The following originally appeared on The Huffington Post. Michèle Pierre-Louis is the Open Society Institute's director of reconstruction efforts in Haiti and former Haitian prime minister.
PORT-AU-PRINCE, Haiti—It is an image of apocalypse. The National Palace and the ministries that were the heart of Haiti's government are in ruins. The beautiful court of justice collapsed. Building after building, street after street.
Two weeks after the earthquake, the residents of Port-au-Prince make their way through heaps of rubble. There are still corpses in piles of debris. Survivors who still have homes sleep in the streets scared by the aftershocks. The lucky have mattresses. If they have food, they cook outside.
On these streets I hear people praying and singing. And I see solidarity.

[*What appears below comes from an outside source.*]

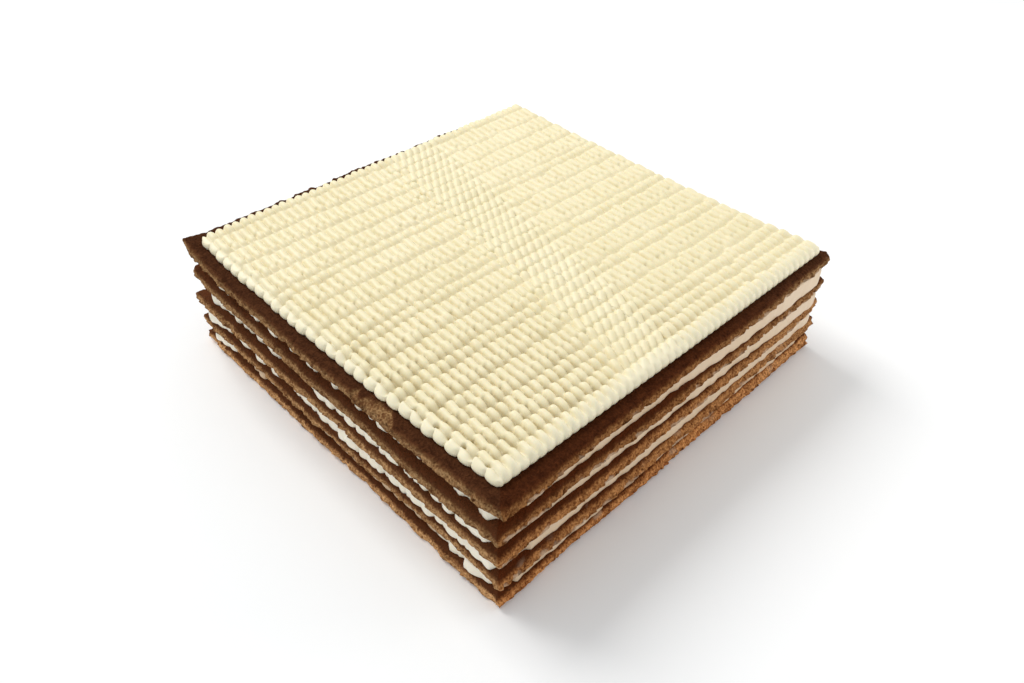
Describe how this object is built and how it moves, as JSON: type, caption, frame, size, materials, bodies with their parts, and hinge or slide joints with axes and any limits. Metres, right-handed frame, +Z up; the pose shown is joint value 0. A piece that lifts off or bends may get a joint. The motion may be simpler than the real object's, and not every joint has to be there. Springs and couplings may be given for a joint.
{
  "type": "mille feuille slice",
  "caption": "Square mille feuille of thin chocolate sponge sheets with cream between them and a piped cream top.",
  "frame": {"origin": "centre of the underside's box, on the surface the slab rests on", "axes": "+Z up through the layers, -Y the front cut side, +X the right cut side, the piped lanes run along Y"},
  "size_m": [0.2026, 0.2036, 0.0598],
  "materials": {
    "sponge": "matte, dark baked top face and lighter crumbly cut edge",
    "filling": "soft satin whipped cream",
    "topping": "soft satin piped cream"
  },
  "bodies": {
    "root": {"sponge_1": "sponge", "sponge_2": "sponge", "sponge_3": "sponge", "sponge_4": "sponge", "sponge_5": "sponge", "cream_1": "filling", "cream_2": "filling", "cream_3": "filling", "cream_4": "filling", "cream_top": "topping"}
  },
  "joints": []
}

People are not angry. They are upset because they are totally left to their own devices. The government, which suffered losses, is also traumatized. Its offices totally destroyed, it is unable to provide leadership.
An immense international aid effort is underway, but it has yet to touch most people.
Somehow I see a sense of pride emerging in Port-au-Prince. Pride in our self-reliance. People say we must dig ourselves out. Literally. Community leaders have been playing an important role trying to help get citizens organized and keep them safe.
The reports of unrest are exaggerated. In Haiti, it is as if people want to prove that we can take care of ourselves—at least partly. Because of course we do need help. That help consists of emergency aid and a plan for moving our ravaged country forward.
The plan for Haiti should unfold in three phases: rescue, recovery and reconstruction. We are now at the end of the first. With international support, we still need to get help to the neediest: food, water and medical care.
The second stage needs should get underway urgently. We need to restore a system of public information to tell people what to do and what not to do. For example, what water is safe to drink and what street needs to be closed off because buildings are in danger of collapse.
Bodies need to be cleared away to ward off disease. We need to restore basic services and remove debris and unsound structures.
At the same time, we must tackle the problem of shelter. We need to get people into tents before the rains come. We have identified places outside the capital that can be used to house camps.
If people are relocated, they must have a basic way to earn some semblance of a living. We should press forward with cash-for-work programs, to pay people to pick up garbage. Instead of shipping in big rock cutters, we can use international aid to pay Haitians to break up debris with sledge hammers.
The third phase is reconstruction and development. That is our opportunity to start afresh with a view to mistakes we have made in the past.
The outpouring of generosity from all corners of the world even from those who can ill afford it is staggering. Without combined leadership from abroad and from Haiti itself however this help will amount to little.
Before the earthquake, our capital had mushroomed to a teeming city of three million people unable to support its residents.
Haiti, with the donor community, should consider a long-term plan of rebuilding with an eye towards developing the country more evenly so that citizens can prosper. A critical role for donors together with local communities, is to provide employment so people will have an incentive to relocate; Basic infrastructure needs to be built throughout but to thrive, Haiti needs other ports not just in the capital. It needs to build manufacturing centers to capitalize on the country's proximity to the United States.
As I sift through the ruins of my home, I have hope. I am more convinced than ever that we should put the country back together not as it was but as it should be.